Гибова была очень злой женщиной. Хорошо помню, брат, как мама поехала к тебе в Москву повидаться. А вернулась потерянная: «Женя меня на порог не пустила. Сказала «Хотите с сыном поговорить — езжайте к гостиницу или на вокзал, я у себя чужих не потерплю». Так разве я чужая? И мы с Ленечкой на вокзале сидели...»
Ты и сам в ее доме был словно чужой. Когда я заходил за тобой, дверь ты открывал растерянный, сутулый. Только в Ленинграде, в родительском доме, куда всегда приезжал один, без Гибовой, и отогревался душой. По привычке сгребал в крепкую охапку и маму, и меня, и отца (пока он был жив), и Ларису Петровну, и племянниц: «Ребята, как же я соскучился!
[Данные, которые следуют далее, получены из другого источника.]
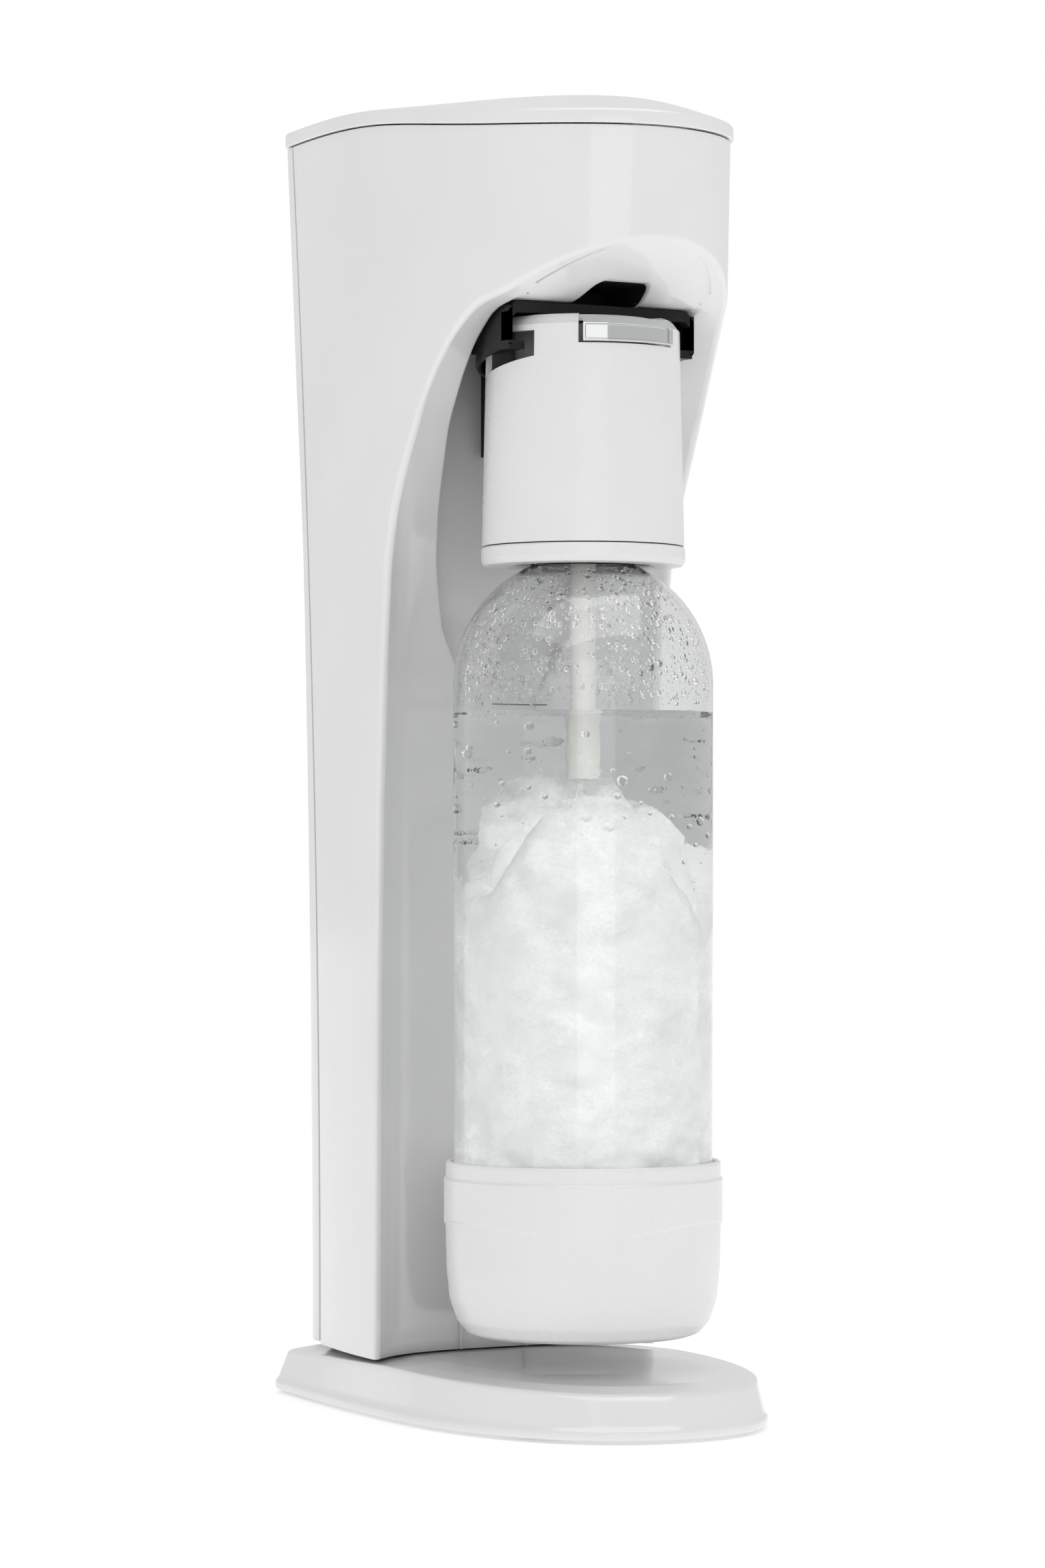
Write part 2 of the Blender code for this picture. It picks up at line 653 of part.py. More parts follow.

Давайте излагайте скорее, что у вас нового». И сам всегда старался рассказать что-нибудь забавное, чтобы мы не думали, что у тебя на душе тяжело.
— Витюшка, представляешь, я купил себе машину, а в ней — меховой руль. Подумай только, руль — и меховой.
— На что тебе, Ленечка, руль-то меховой сдался?
— Да чтобы руки не мерзли!
Я пересказывал наш разговор маме и шутил: «Ленечка-то у нас шикует!» А ты радовался этому рулю как мальчишка, которому подарили новую игрушку. Впрочем, детства-то настоящего у нас не было, война отняла, теперь вот и наверстывал. Но иногда ты говорил вещи, которые я маме пересказать не мог. Однажды я задал тебе неделикатный вопрос, и ты мрачно ответил: «А детей у нас, Витя, не будет. Женя детей не хочет. Не любит их. Они, говорит, все противные, кричат».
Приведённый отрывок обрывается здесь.